Well, latex users reported enjoying the software, so I will give you that credit.
“¿Por qué no los dos?”
I write my text in a word processor (Like Libreoffice writer) and typeset the final document in LaTeX.
I never understood this false comparison between the two software that are essentially meant for very distinct tasks.
Thanks Satan !
Typst >>>>>.
But still, Word sucks ass.
This is an outrage! 🧐
sample size seems small but im no expert
/begin{outrage}
How dare they!?
/end{outrage}
latex exists to make your text look more professional, not to make you more productive, duh.
pig lipstick
Just write everything in markdown and use pandoc to type set.
That is what Obsidian is for.
.md .tex .md
needs more jpeg.
but on a serious note, how do you version control an msoffice/libreoffice document? you can’t just put it in git, the repo will get huge quickly
docx is just a zip of xml files. if you add some hooks to git, you could make it unzip it, commit the xml files, then when checking out rezip it into a docx automatically.
Thanks, I hate it
git hooks!
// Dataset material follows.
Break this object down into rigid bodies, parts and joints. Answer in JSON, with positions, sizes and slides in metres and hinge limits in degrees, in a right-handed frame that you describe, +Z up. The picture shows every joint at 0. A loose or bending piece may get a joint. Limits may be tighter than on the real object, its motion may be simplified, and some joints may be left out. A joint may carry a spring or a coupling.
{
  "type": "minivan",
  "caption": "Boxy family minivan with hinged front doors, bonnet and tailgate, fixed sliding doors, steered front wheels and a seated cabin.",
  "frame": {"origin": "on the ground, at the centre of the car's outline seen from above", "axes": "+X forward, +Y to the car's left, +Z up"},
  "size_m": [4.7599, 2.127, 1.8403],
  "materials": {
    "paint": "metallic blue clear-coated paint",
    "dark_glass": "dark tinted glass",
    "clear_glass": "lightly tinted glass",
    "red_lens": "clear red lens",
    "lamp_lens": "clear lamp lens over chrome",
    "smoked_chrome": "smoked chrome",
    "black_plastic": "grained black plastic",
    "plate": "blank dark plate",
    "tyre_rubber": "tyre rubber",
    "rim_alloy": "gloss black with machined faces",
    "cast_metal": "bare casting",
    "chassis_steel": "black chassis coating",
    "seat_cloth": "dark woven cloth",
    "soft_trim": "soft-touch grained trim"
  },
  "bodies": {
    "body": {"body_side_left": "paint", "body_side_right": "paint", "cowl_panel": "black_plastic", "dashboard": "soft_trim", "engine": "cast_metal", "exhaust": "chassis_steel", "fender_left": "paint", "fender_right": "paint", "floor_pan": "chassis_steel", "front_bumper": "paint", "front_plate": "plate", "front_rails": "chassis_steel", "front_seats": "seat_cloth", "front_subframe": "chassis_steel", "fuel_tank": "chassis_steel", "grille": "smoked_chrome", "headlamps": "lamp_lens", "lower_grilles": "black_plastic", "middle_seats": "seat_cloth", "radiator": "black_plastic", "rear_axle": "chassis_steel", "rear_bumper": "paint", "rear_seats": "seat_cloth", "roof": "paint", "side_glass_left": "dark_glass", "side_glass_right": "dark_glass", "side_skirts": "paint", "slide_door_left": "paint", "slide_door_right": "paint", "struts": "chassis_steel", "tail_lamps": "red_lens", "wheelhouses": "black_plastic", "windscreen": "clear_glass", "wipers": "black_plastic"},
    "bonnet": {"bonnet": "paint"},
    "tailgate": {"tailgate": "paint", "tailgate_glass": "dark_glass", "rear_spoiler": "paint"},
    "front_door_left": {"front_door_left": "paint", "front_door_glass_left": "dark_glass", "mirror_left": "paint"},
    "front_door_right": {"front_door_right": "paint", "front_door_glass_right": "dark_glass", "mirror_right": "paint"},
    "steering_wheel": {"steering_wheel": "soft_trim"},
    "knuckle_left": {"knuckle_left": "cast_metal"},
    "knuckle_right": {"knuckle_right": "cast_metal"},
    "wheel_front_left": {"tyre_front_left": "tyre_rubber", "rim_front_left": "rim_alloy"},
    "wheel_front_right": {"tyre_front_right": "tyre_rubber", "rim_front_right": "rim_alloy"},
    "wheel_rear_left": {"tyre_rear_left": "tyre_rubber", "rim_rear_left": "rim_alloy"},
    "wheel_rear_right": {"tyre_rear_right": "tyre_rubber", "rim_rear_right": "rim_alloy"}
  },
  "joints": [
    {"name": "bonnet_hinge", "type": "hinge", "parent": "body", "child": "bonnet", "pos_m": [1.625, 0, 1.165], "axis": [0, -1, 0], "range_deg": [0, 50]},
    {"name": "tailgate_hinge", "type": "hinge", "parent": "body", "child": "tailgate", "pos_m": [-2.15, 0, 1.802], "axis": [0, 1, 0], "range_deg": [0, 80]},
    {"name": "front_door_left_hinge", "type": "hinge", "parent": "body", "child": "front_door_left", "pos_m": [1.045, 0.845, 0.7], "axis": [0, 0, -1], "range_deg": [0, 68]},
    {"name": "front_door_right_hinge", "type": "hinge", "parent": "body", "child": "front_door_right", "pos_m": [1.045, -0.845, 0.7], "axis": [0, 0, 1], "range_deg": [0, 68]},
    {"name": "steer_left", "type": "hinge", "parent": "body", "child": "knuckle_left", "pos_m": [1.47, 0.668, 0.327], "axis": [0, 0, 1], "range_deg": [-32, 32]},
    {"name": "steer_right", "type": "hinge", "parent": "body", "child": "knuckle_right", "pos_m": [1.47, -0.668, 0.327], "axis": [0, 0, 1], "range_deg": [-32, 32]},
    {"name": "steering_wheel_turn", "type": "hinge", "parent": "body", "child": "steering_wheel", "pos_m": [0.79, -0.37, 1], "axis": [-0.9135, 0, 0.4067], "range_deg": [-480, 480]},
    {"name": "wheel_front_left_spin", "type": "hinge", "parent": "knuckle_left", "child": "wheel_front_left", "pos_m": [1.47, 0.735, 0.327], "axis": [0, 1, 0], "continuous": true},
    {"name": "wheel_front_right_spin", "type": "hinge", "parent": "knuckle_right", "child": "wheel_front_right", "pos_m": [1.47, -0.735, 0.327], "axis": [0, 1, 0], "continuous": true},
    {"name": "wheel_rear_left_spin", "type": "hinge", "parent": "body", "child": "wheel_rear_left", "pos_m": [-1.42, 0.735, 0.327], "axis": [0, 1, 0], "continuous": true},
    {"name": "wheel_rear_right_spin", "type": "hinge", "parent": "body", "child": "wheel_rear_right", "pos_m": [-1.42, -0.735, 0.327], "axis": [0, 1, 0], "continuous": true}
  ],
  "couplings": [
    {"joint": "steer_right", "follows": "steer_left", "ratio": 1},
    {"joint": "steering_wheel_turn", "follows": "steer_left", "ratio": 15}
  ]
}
Totally forgot it, that sounds interesting
Now judge it by how good the end result looks
But also… The fuck?
Clearly flawed methodology.
The value of LaTeX isn’t productivity when making a single document.
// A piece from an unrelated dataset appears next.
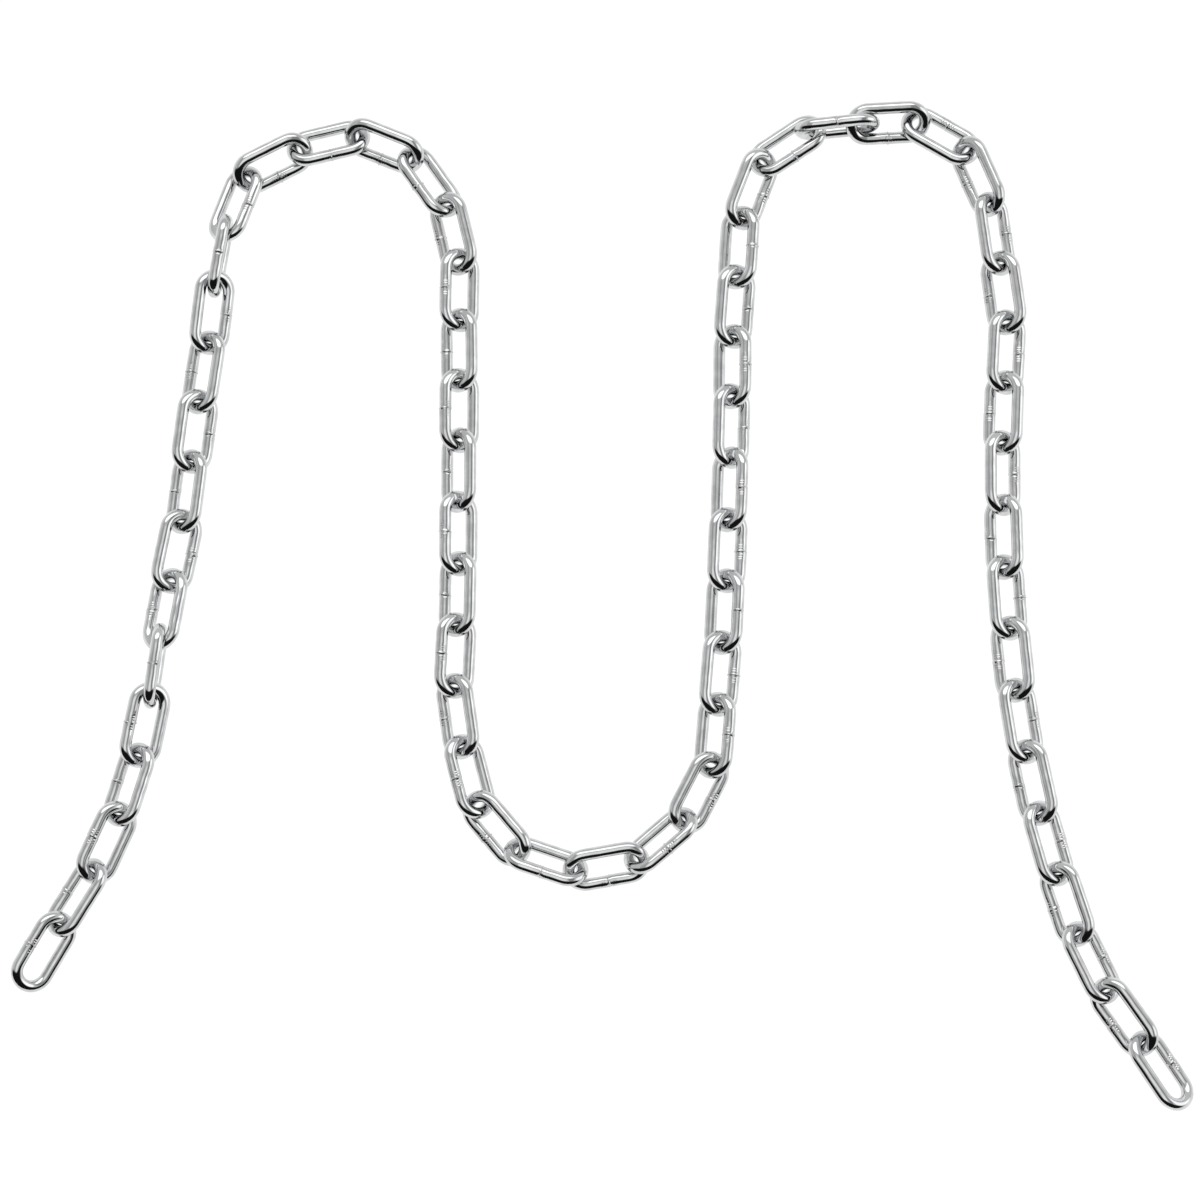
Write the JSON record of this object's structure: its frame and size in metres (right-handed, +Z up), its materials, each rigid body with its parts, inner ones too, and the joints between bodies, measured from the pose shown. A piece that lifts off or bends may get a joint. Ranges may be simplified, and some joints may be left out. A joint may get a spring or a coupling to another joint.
{
  "type": "steel chain",
  "caption": "Length of welded long-link steel chain, bright zinc finish, laid flat in an open wave with loose end links.",
  "frame": {"origin": "on the floor under the middle of the laid-out chain's bounding box", "axes": "+X across the waves from the first link's side to the last link's side, +Y along the upright runs towards the two upper bends, +Z up from the floor"},
  "size_m": [0.5926, 0.5178, 0.0234],
  "materials": {
    "zinc_steel": "gloss"
  },
  "bodies": {
    "root": {"link_01": "zinc_steel", "link_02": "zinc_steel", "link_03": "zinc_steel", "link_04": "zinc_steel", "link_05": "zinc_steel", "link_06": "zinc_steel", "link_07": "zinc_steel", "link_08": "zinc_steel", "link_09": "zinc_steel", "link_10": "zinc_steel", "link_11": "zinc_steel", "link_12": "zinc_steel", "link_13": "zinc_steel", "link_14": "zinc_steel", "link_15": "zinc_steel", "link_16": "zinc_steel", "link_17": "zinc_steel", "link_18": "zinc_steel", "link_19": "zinc_steel", "link_20": "zinc_steel", "link_21": "zinc_steel", "link_22": "zinc_steel", "links_23_24": "zinc_steel", "link_25": "zinc_steel", "link_26": "zinc_steel", "link_27": "zinc_steel", "link_28": "zinc_steel", "link_29": "zinc_steel", "link_30": "zinc_steel", "link_31": "zinc_steel", "link_32": "zinc_steel", "link_33": "zinc_steel", "link_34": "zinc_steel", "link_35": "zinc_steel", "link_36": "zinc_steel", "link_37": "zinc_steel", "links_38_39": "zinc_steel", "link_40": "zinc_steel", "link_41": "zinc_steel", "link_42": "zinc_steel", "link_43": "zinc_steel", "link_44": "zinc_steel", "link_45": "zinc_steel", "link_46": "zinc_steel", "link_47": "zinc_steel", "link_48": "zinc_steel", "link_49": "zinc_steel", "link_50": "zinc_steel", "link_51": "zinc_steel", "link_52": "zinc_steel", "links_53_54": "zinc_steel", "link_55": "zinc_steel", "link_56": "zinc_steel", "link_57": "zinc_steel", "link_58": "zinc_steel", "link_59": "zinc_steel", "link_60": "zinc_steel", "link_61": "zinc_steel", "link_62": "zinc_steel", "link_63": "zinc_steel"}
  },
  "joints": []
}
The value of LaTeX is productivity when you need to reuse past work, or update it with the latest data and figures, or make a collection of similar documents.
Exactly. Give them a bunch of setup, let them set it up as normal.
Then tell everyone to resize the second pictures and move all images from the side of the page to the right. Then see who does it first.
And the ease with which you can generate hundreds of lines of page with a simple text template and code.
Right.
Do your writing in text files accompanying the image files (figures). The LaTeX code is just instructions for how to render the various text sources arrange the figures on pages to be printed or rendered as slides.
It separates the flowing creative experience of writing and documenting what happened in the experiment from the fiddling creative experience of rendering, editing, and presentation to ensure that the text and figures line up appropriately and are on appropriate pages.
Separating fact finding from presentation is an important barrier in the scientific method.
Yup. When I rerun my things, in latex I just overwrite the plots file (pdf/png) and compile latex. In word I have to find where it was and replace it there. It’s way easier on latex if you make your code just write plot files in the same location.
You can use a symlink to point to the
figures
directory of a certain run of the code. Add git history to the mix, and now you have an auditable record of what version of the code’s output ended up in each version of the paper.You can be so anal and precise about everything.
Yup simlink is so nice. I sometimes use it for color vs monocrome plots. Change simlink and compile. Although I learned you can also use if statements in latex, I use that now.
Well, duh, I obviously learned LaTeX only to be less productive and procrastinate more. And when I was getting somewhere with it, I had to switch to RMarkdown instead to be able to procrastinate even more! Imagine actually having to think about the content of your work, ugh :/
I’m imagining what it would be like to write a page long {align} in word and it’s terrifying.
I’ve wasted hours of my life, trying to insert an image in a word document without word compressing it, making it illegible, only to find out that it’s impossible. I can’t even imagine anything being worse at this point
Sure, but have you ever wasted hours of your life checking the documentation for the exact string of case-sensitive letters that force LaTeX not to yeet your image 45 pages further into the document, because that’s THE MOST PERFECT PLACE to put it?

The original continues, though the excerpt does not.